## begin Material provided

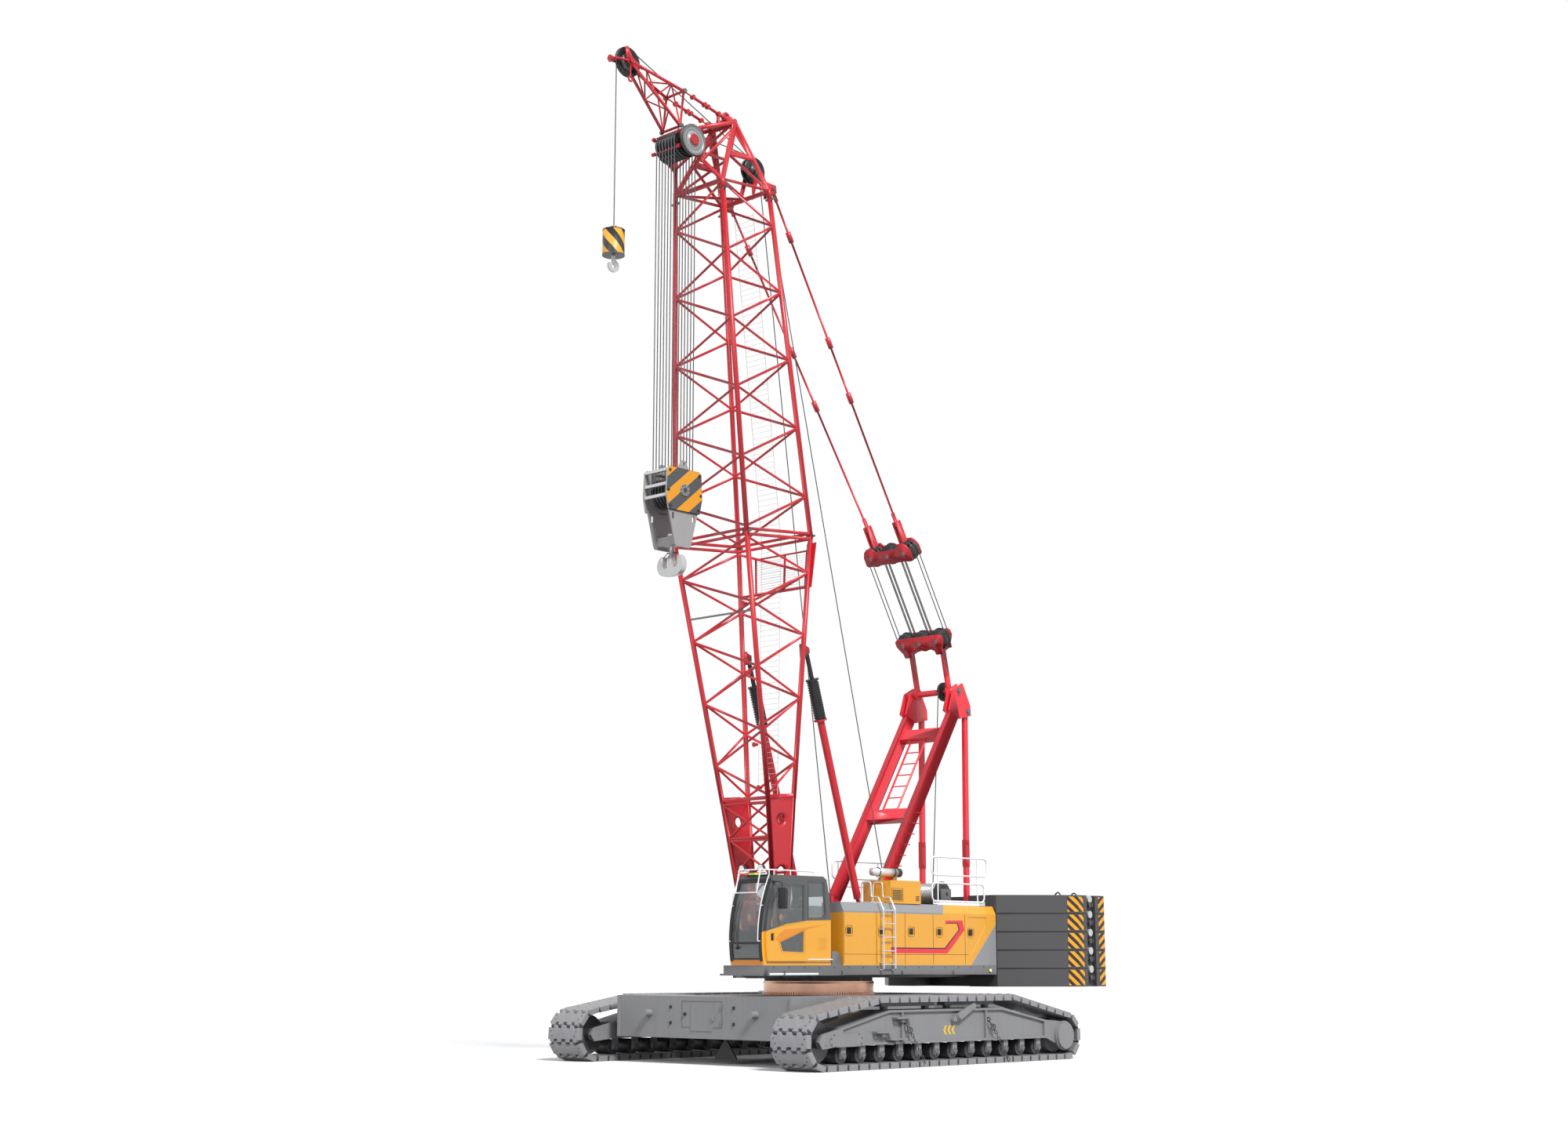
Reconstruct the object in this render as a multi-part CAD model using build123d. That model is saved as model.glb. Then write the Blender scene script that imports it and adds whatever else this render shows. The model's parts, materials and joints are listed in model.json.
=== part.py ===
"""Crawler crane with a lattice boom, as separate pieces.

Crane axes: X forwards (towards the boom), Y to the left (the cab side), Z up, slewing axis at
X = Y = 0 and the ground at Z = 0.  Every piece is modelled in crane axes and moved by ORIGIN_SHIFT
as it is written, so that the origin lies on the ground under the middle of the whole machine.  All
lengths are in millimetres.
"""
from build123d import *
from math import atan2, cos, degrees, hypot, pi, radians, sin
import os

os.makedirs("parts", exist_ok=True)

# ---------------------------------------------------------------- driving dimensions
SEAT = 0.3                     # gap between a moving piece and its seat
RUNNING = 0.1                  # radial clearance of a pin in its eye
CLEAR = 12.0                   # side clearance between pieces that swing past each other

# tracks and undercarriage
GAUGE = 6760.0                 # between the middles of the two tracks
SHOE_WIDTH = 1000.0
SHOE_COUNT = 60
SHOE_TOP = 85.0                # a shoe's face above the belt line
SHOE_VALLEY = 25.0             # the gap between two shoes, above the belt line
BELT_DEPTH = 40.0              # inside face of the shoes below the belt line
IDLER_X = 3990.0
IDLER_R = 575.0                # to the shoes' faces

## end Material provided

Quote the data in full, keeping each word unchanged.

• **Complete output**
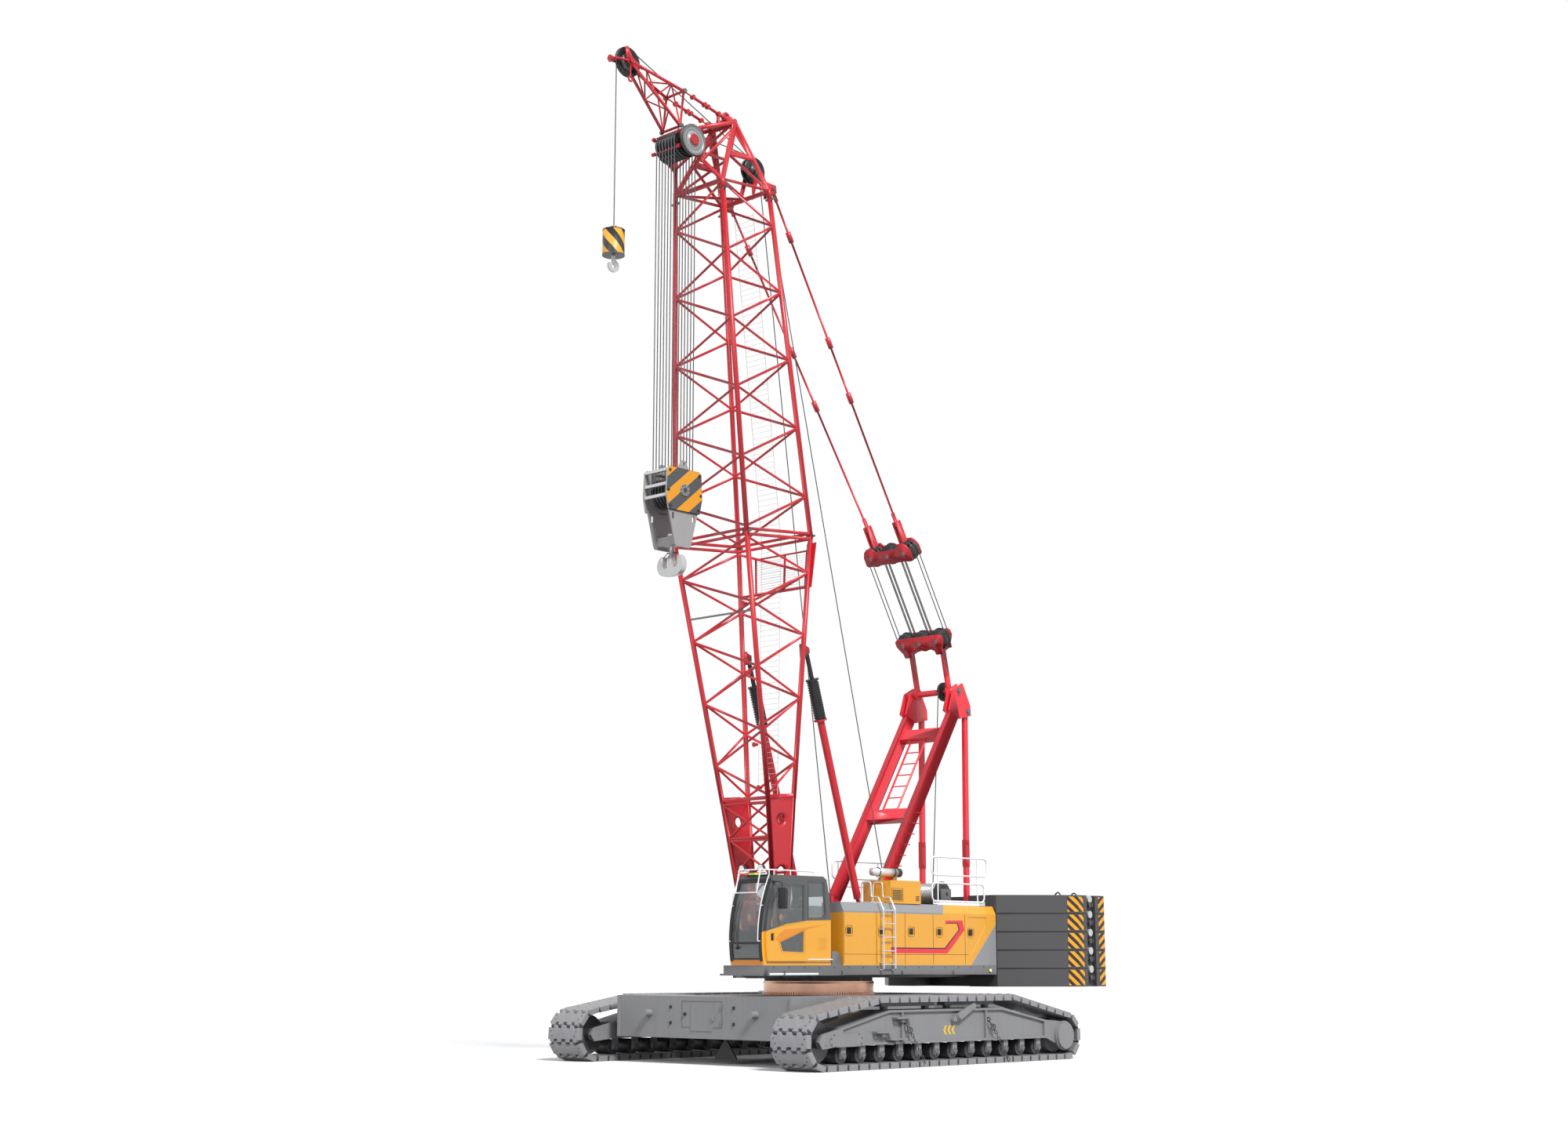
Reconstruct the object in this render as a multi-part CAD model using build123d. That model is saved as model.glb. Then write the Blender scene script that imports it and adds whatever else this render shows. The model's parts, materials and joints are listed in model.json.
=== part.py ===
"""Crawler crane with a lattice boom, as separate pieces.

Crane axes: X forwards (towards the boom), Y to the left (the cab side), Z up, slewing axis at
X = Y = 0 and the ground at Z = 0.  Every piece is modelled in crane axes and moved by ORIGIN_SHIFT
as it is written, so that the origin lies on the ground under the middle of the whole machine.  All
lengths are in millimetres.
"""
from build123d import *
from math import atan2, cos, degrees, hypot, pi, radians, sin
import os

os.makedirs("parts", exist_ok=True)

# ---------------------------------------------------------------- driving dimensions
SEAT = 0.3                     # gap between a moving piece and its seat
RUNNING = 0.1                  # radial clearance of a pin in its eye
CLEAR = 12.0                   # side clearance between pieces that swing past each other

# tracks and undercarriage
GAUGE = 6760.0                 # between the middles of the two tracks
SHOE_WIDTH = 1000.0
SHOE_COUNT = 60
SHOE_TOP = 85.0                # a shoe's face above the belt line
SHOE_VALLEY = 25.0             # the gap between two shoes, above the belt line
BELT_DEPTH = 40.0              # inside face of the shoes below the belt line
IDLER_X = 3990.0
IDLER_R = 575.0                # to the shoes' faces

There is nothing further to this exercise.